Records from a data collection
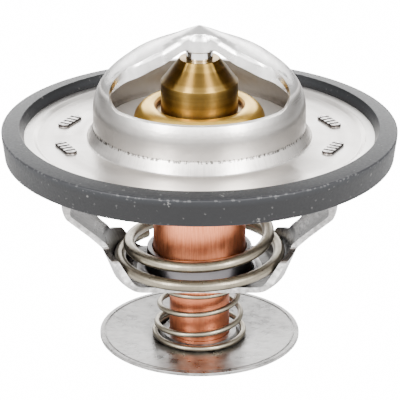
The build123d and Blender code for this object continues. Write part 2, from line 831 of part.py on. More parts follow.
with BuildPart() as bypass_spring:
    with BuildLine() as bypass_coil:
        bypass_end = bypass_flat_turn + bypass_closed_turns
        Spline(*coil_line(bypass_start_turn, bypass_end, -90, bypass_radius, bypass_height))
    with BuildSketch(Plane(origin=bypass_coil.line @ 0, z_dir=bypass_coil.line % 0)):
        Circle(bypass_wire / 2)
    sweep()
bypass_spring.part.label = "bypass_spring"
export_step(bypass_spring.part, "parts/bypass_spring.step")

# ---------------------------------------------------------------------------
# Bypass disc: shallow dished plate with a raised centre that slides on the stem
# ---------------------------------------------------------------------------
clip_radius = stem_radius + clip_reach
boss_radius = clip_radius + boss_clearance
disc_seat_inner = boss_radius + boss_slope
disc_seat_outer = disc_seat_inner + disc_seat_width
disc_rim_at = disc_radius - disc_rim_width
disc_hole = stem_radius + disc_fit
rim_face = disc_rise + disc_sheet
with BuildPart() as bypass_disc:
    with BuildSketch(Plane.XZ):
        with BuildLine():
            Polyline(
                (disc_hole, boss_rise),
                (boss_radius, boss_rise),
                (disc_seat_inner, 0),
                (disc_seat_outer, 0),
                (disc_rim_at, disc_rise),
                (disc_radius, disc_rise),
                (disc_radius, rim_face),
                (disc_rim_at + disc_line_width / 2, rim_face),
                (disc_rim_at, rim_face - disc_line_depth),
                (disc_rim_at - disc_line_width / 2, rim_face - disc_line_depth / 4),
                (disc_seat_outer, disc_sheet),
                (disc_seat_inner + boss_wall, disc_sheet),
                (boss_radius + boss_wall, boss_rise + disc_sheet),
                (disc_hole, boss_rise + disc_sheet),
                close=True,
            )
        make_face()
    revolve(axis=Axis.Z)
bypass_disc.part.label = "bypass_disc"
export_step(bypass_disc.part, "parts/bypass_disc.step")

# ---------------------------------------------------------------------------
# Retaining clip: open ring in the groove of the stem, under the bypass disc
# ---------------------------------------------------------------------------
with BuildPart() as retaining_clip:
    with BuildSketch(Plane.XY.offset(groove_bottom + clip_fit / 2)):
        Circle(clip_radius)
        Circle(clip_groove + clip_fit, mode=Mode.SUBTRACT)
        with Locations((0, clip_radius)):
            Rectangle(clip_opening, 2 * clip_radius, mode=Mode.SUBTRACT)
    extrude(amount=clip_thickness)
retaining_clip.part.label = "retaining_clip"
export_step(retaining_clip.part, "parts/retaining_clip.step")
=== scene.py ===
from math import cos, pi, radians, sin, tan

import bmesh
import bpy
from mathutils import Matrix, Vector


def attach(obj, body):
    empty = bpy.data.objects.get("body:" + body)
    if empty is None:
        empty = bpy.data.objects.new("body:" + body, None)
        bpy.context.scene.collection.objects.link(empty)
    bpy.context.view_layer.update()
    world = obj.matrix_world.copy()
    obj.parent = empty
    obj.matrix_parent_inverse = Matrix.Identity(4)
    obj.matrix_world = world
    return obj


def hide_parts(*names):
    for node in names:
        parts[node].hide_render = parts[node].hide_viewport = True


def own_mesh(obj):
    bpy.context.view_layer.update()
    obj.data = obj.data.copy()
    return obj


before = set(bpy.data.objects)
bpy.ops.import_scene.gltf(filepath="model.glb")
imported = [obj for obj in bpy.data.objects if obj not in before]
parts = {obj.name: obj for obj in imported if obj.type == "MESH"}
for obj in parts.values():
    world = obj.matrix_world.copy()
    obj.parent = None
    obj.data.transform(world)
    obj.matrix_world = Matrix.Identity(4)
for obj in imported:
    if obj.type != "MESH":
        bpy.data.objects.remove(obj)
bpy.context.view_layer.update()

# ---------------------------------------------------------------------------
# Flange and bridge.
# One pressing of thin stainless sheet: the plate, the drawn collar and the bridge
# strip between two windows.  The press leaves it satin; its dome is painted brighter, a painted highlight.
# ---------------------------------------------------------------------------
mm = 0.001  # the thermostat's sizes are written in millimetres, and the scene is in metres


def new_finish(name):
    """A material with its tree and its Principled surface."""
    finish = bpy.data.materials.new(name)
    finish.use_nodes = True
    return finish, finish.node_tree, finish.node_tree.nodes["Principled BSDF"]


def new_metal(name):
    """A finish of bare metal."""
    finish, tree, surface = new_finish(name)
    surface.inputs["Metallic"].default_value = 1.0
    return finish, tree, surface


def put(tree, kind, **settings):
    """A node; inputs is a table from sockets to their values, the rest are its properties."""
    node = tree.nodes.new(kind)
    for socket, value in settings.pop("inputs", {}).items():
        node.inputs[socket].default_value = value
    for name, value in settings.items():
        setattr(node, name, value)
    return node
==
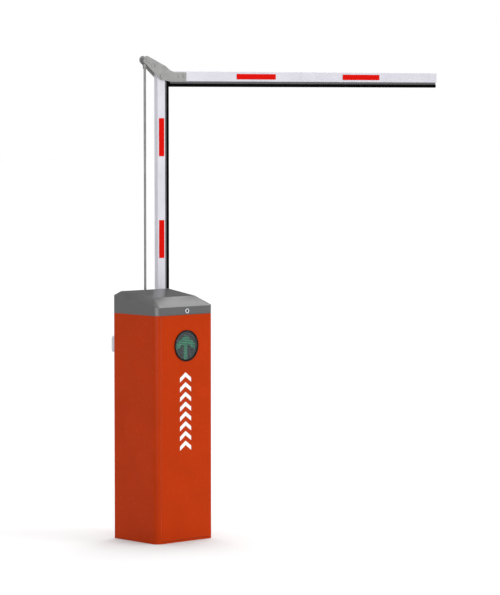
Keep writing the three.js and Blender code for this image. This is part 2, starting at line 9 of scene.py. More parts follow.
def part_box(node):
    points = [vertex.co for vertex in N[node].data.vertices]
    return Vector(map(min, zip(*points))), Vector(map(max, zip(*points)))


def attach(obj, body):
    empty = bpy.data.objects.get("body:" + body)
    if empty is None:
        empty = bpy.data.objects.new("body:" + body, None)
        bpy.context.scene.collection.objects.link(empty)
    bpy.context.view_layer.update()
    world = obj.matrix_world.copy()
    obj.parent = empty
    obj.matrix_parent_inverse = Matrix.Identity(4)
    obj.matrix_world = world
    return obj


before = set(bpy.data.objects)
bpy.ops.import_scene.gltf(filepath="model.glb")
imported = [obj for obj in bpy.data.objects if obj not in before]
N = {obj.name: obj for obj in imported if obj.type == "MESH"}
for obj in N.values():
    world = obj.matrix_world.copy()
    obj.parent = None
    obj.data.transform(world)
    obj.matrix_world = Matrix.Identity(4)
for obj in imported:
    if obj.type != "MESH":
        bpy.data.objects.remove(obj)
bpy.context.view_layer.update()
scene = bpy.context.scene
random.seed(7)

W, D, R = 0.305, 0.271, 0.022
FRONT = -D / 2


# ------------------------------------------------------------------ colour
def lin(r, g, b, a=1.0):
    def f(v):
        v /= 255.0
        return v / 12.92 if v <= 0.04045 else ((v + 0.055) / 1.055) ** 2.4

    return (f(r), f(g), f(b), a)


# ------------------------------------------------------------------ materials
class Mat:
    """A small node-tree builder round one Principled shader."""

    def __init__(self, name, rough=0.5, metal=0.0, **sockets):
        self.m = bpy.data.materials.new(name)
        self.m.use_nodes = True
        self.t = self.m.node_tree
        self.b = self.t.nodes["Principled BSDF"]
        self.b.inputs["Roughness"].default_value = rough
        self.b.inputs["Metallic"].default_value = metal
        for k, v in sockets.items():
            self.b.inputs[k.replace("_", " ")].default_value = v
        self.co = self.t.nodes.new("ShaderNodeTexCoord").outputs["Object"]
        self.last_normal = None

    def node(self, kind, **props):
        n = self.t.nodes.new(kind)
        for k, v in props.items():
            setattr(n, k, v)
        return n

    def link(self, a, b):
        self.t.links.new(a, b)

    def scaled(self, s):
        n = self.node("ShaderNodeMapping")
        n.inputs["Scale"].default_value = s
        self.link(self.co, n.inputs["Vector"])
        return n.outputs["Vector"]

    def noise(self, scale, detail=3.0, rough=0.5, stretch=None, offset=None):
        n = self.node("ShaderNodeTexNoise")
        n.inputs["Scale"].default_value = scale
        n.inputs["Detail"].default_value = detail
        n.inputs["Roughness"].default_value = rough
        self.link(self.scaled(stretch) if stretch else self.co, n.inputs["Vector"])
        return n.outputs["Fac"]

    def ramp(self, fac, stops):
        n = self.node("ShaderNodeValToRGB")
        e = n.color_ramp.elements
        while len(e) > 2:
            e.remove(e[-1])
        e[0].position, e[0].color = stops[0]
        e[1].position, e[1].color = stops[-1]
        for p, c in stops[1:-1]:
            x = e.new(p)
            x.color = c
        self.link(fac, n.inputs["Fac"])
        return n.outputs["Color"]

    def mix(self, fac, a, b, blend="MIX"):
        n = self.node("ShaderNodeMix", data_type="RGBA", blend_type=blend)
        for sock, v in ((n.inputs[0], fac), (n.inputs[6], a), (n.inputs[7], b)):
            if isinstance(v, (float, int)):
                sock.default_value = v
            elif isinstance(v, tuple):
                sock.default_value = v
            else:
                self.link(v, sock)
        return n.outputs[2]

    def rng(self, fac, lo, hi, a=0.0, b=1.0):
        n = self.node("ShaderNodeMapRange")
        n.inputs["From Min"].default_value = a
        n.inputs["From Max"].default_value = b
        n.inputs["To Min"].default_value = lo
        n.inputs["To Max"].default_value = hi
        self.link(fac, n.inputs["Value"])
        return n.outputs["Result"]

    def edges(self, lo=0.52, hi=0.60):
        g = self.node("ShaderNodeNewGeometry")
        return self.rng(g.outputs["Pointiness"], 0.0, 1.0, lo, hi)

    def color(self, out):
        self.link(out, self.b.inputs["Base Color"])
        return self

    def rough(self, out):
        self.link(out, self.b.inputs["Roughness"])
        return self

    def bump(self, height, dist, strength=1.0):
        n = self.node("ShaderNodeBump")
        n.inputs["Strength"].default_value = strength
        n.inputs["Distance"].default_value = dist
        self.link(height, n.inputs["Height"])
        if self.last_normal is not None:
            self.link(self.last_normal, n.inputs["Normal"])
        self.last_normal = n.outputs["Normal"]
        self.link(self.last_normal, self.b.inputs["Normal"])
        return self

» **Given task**
Each line from the line containing "Circle(clip_groove + clip_fit, mode=Mode.SUBTRACT)" through the line containing "obj.data = obj.data.copy()" is to be transcribed exactly, and no other line.

» **Written solution**
        Circle(clip_groove + clip_fit, mode=Mode.SUBTRACT)
        with Locations((0, clip_radius)):
            Rectangle(clip_opening, 2 * clip_radius, mode=Mode.SUBTRACT)
    extrude(amount=clip_thickness)
retaining_clip.part.label = "retaining_clip"
export_step(retaining_clip.part, "parts/retaining_clip.step")
=== scene.py ===
from math import cos, pi, radians, sin, tan

import bmesh
import bpy
from mathutils import Matrix, Vector


def attach(obj, body):
    empty = bpy.data.objects.get("body:" + body)
    if empty is None:
        empty = bpy.data.objects.new("body:" + body, None)
        bpy.context.scene.collection.objects.link(empty)
    bpy.context.view_layer.update()
    world = obj.matrix_world.copy()
    obj.parent = empty
    obj.matrix_parent_inverse = Matrix.Identity(4)
    obj.matrix_world = world
    return obj


def hide_parts(*names):
    for node in names:
        parts[node].hide_render = parts[node].hide_viewport = True


def own_mesh(obj):
    bpy.context.view_layer.update()
    obj.data = obj.data.copy()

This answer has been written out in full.